Of course, not all examples of what I’m talking about are quite so overt. The film Moonlight, for instance, uses the 1963 track “Hello Stranger” by Barbara Lewis to add meaning to one of its most intimate moments. Kevin puts it on the jukebox when Chiron comes to visit the diner he works at, and in doing so, transforms it into much more than an old song. It becomes a way to say things that these two characters can’t bring themselves to say – or don’t feel the need to. It’s a sweet song, too, and imbues the scene with a sweetness that doesn’t exist in the ‘outside’ world. In an interview with Entertainment, the director, Barry Jenkins, explains the escapism inherent to this scene: “The whole sequence is meant to function as time outside time because this character is being shaped by society so much. Once we’re in this diner, society doesn’t exist. It’s just me and another human being. It’s not the result of outside pressure”. So, once again, we’re presented with a queer utopia, and “Hello Stranger” becomes the sound of it.

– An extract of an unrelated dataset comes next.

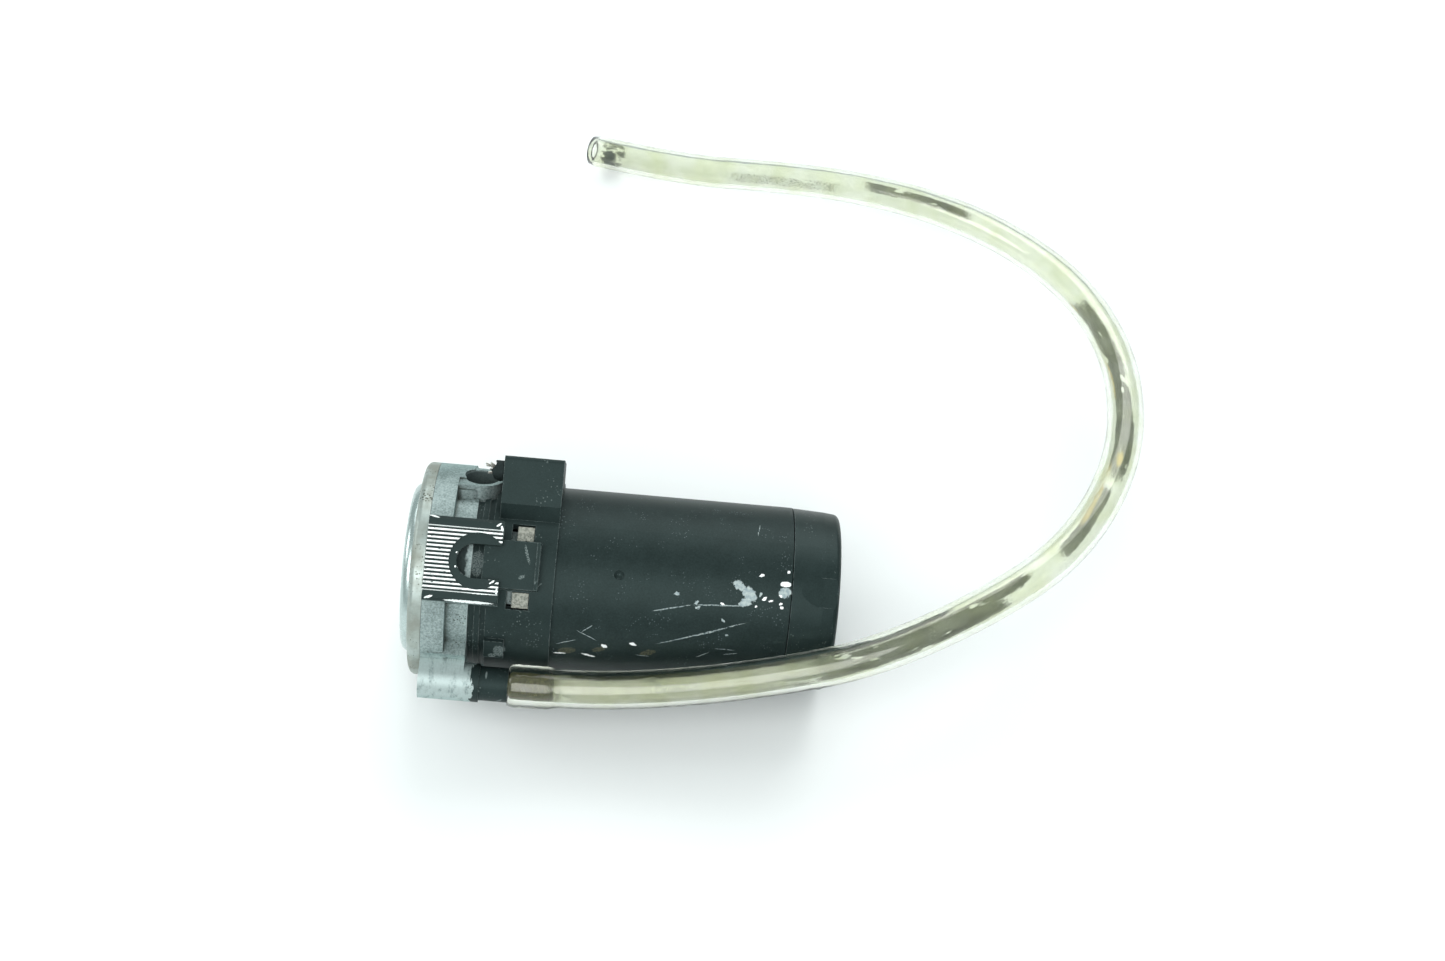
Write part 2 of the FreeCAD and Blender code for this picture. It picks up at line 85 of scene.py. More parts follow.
def addCamera():
    bpy.ops.object.camera_add(location=view["cameraAt"])
    camera = bpy.context.object
    camera.name = "mainCamera"
    camera.rotation_euler = (math.radians(view["tilt"]), 0, math.radians(view["pan"]))
    camera.data.lens = view["lens"]
    camera.data.sensor_width = 36
    camera.data.clip_start = 0.01
    bpy.context.scene.camera = camera


def addLights():
    for name, place, aim, size, watts in studioLights:
        bpy.ops.object.light_add(type="AREA", location=place)
        lamp = bpy.context.object
        lamp.name = name
        lamp.rotation_euler = (Vector(aim) - Vector(place)).to_track_quat("-Z", "Y").to_euler()
        lamp.data.shape = "DISK"
        lamp.data.size = size
        lamp.data.energy = watts
    world = bpy.context.scene.world or bpy.data.worlds.new("studio")
    bpy.context.scene.world = world
    world.use_nodes = True
    tree = world.node_tree
    way = tree.nodes.new("ShaderNodeTexCoord")
    split = tree.nodes.new("ShaderNodeSeparateXYZ")
    shades = tree.nodes.new("ShaderNodeValToRGB")
    tree.links.new(way.outputs["Generated"], split.inputs["Vector"])
    tree.links.new(split.outputs["Z"], shades.inputs["Fac"])
    shades.color_ramp.elements[0].color = view["skyEdge"]
    shades.color_ramp.elements[1].color = view["skyTop"]
    tree.links.new(shades.outputs["Color"], tree.nodes["Background"].inputs["Color"])
    bpy.context.scene.view_settings.view_transform = "Standard"


addCamera()
addLights()
print("camera and lights")


def feed(tree, socket, value):
    if isinstance(value, bpy.types.NodeSocket):
        tree.links.new(value, socket)
    else:
        socket.default_value = value


def put(tree, kind, sockets=None, **settings):
    made = tree.nodes.new("ShaderNode" + kind)
    for name, value in settings.items():
        setattr(made, name, value)
    for name, value in (sockets or {}).items():
        feed(tree, made.inputs[name], value)
    return made


def calc(tree, operation, *values, clamp=False):
    made = put(tree, "Math", operation=operation, use_clamp=clamp)
    for index, value in enumerate(values):
        feed(tree, made.inputs[index], value)
    return made.outputs[0]


def vecCalc(tree, operation, *values):
    made = put(tree, "VectorMath", operation=operation)
    for index, value in enumerate(values):
        feed(tree, made.inputs[index], value)
    return made.outputs["Value" if operation in ("DOT_PRODUCT", "LENGTH", "DISTANCE") else "Vector"]


def step(tree, value, start, full):  # 0 before start, 1 past full
    made = put(tree, "MapRange", {"From Min": start, "From Max": full}, interpolation_type="SMOOTHSTEP")
    feed(tree, made.inputs["Value"], value)
    return made.outputs["Result"]


def mixed(tree, factor, first, second):
    made = put(tree, "Mix", data_type="RGBA")
    feed(tree, made.inputs[0], factor)
    feed(tree, made.inputs[6], first)
    feed(tree, made.inputs[7], second)
    return made.outputs[2]


def noise(tree, place, scale, detail=3.0, rough=0.55):
    return put(tree, "TexNoise", {"Vector": place, "Scale": scale, "Detail": detail,
                                  "Roughness": rough}).outputs["Fac"]


def anyOf(tree, *masks):
    result = masks[0]
    for mask in masks[1:]:
        result = calc(tree, "MAXIMUM", result, mask)
    return result


def allOf(tree, *masks):
    result = masks[0]
    for mask in masks[1:]:
        result = calc(tree, "MULTIPLY", result, mask)
    return result


def flipped(tree, mask):
    return calc(tree, "SUBTRACT", 1.0, mask, clamp=True)


def newGroup(name, takes, gives):  # takes {label: (kind, value)}, gives {label: kind}
    group = bpy.data.node_groups.new(name, "ShaderNodeTree")
    for label, (kind, value) in takes.items():
        socket = group.interface.new_socket(label, in_out="INPUT", socket_type="NodeSocket" + kind)
        socket.default_value = value
    for label, kind in gives.items():
        group.interface.new_socket(label, in_out="OUTPUT", socket_type="NodeSocket" + kind)
    start = group.nodes.new("NodeGroupInput")
    end = group.nodes.new("NodeGroupOutput")
    return group, start.outputs, end.inputs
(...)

Queer culture has always been shaped by taking what the world already gives us, and bending it to fit a more vivid or subversive new mould – and the same goes for the way music is used on screen. It’s completely alchemic, and that’s something to be celebrated. Some straight bloke in middle America might be listening to “Heaven Is a Place On Earth” while driving to work in his car thinking it’s just a regular power ballad, but if he winds down his windows and a queer person overhears, they’ll know that it is, in fact, one of this gen’s most meaningful lesbian anthems.